= Arthur Selborne Jelf =

British colonial administrator (1876–1947)

Sir Arthur Selborne Jelf (10 October 1876 – 26 February 1947) was a British colonial administrator who was twice acting Governor of Jamaica.

== Biography ==
The son of the Rev Dr George Edward Jelf, Master of Charterhouse, Arthur Selborne Jelf was educated at Marlborough College and Exeter College, Oxford.

He served in the Malayan Civil Service from 1899 to 1925, with a break from 1917 to 1919 during which he was seconded for military service in intelligence work. He was transferred to Jamaica in 1925 as Colonial Secretary, and held the post until his retirement in 1935. Jelf was acting Governor of Jamaica from October 1925 to 26 April 1926, and 9 November 1932 – 21 November 1932. In 1934, he visited Moneague there to make an assessment of its tourist potential.
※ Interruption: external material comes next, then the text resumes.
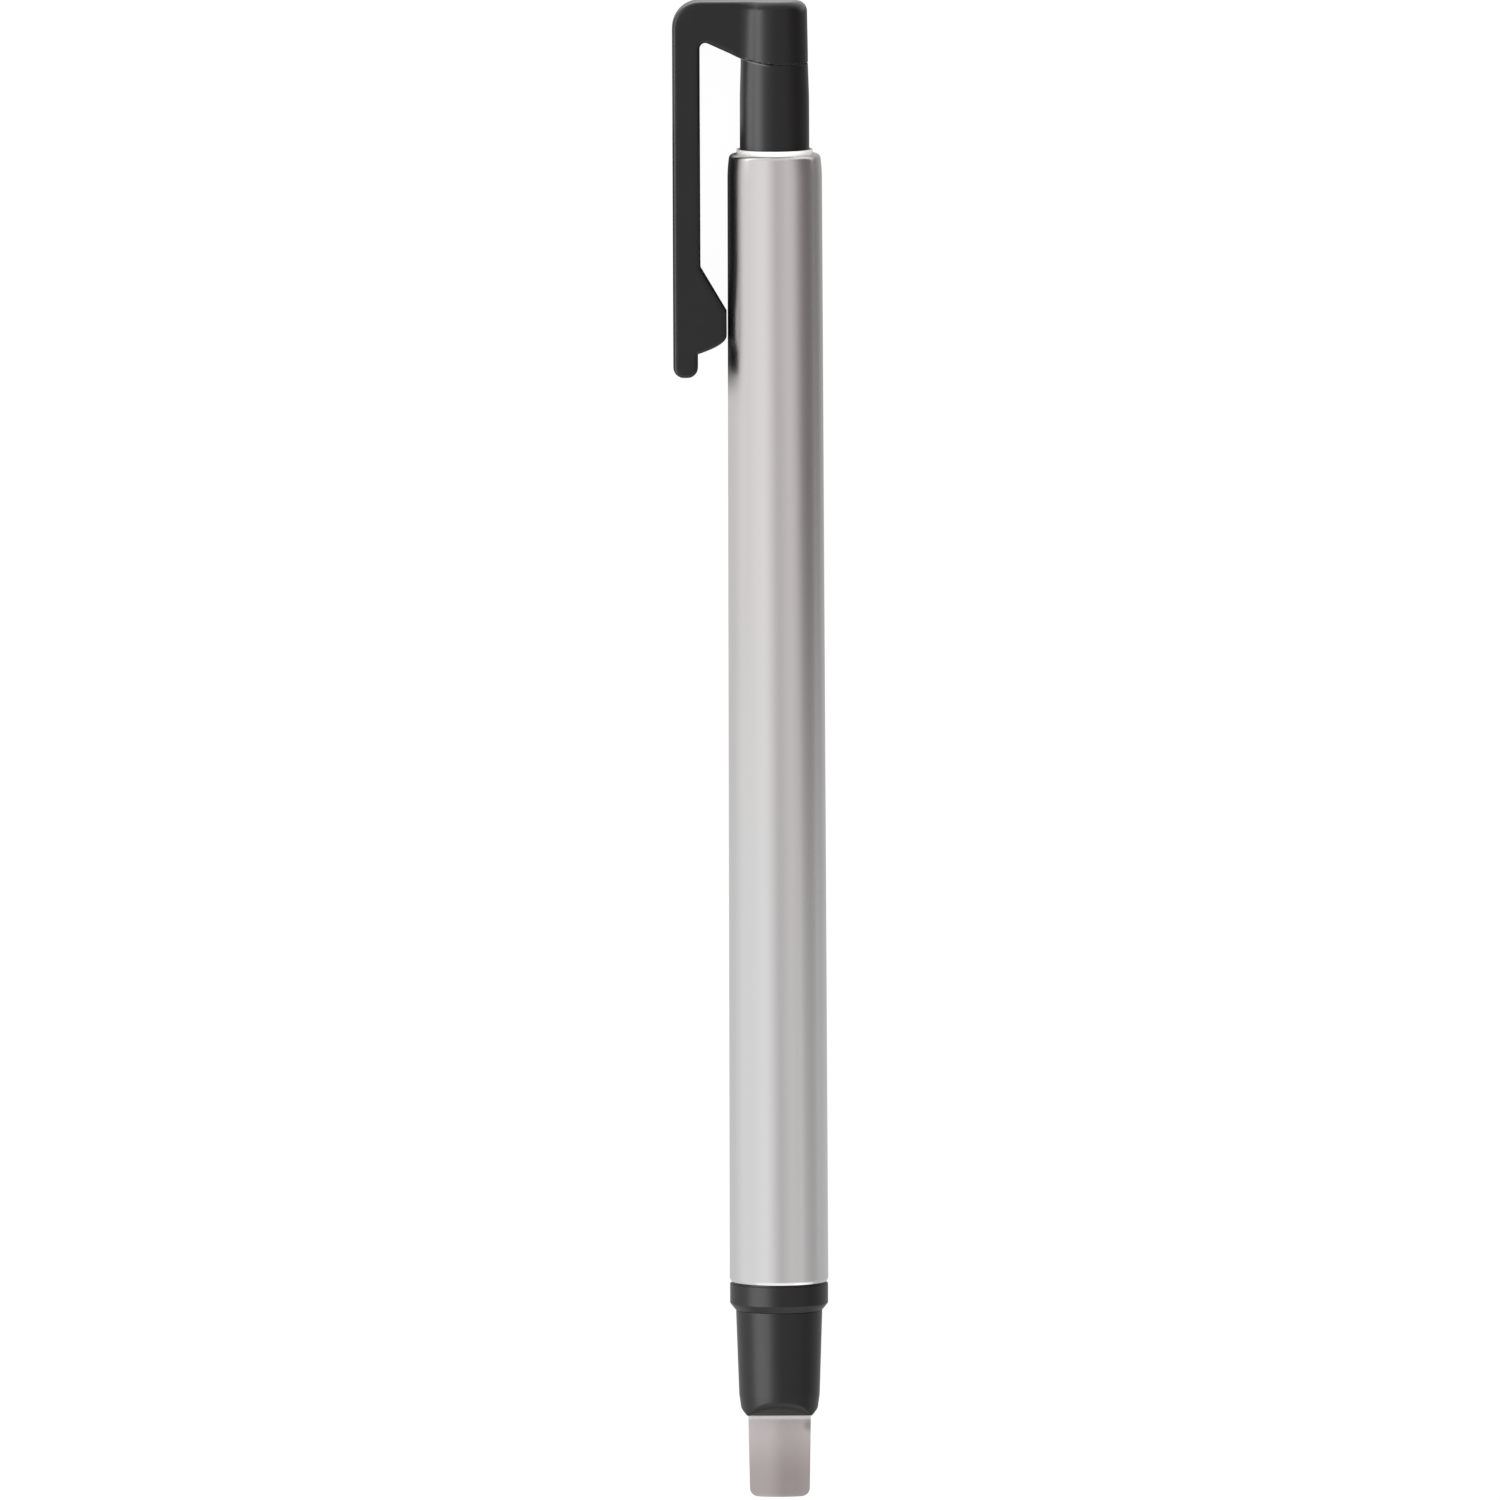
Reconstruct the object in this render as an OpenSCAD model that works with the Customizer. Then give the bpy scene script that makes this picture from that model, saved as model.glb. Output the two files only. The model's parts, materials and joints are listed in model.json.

After his retirement, Jelf returned to England, where was a member of Hythe Borough Council from 1936 to 1940, and was Mayor of Hythe from 1938–39.

Jelf was appointed CMG in 1927 and knighted in 1932.

== Family ==
Jelf firstly married Blanche (died 1917), daughter of John Connell. He married secondly Evelyn Mary, daughter of A. E. Hardcastle; they had two sons and one daughter.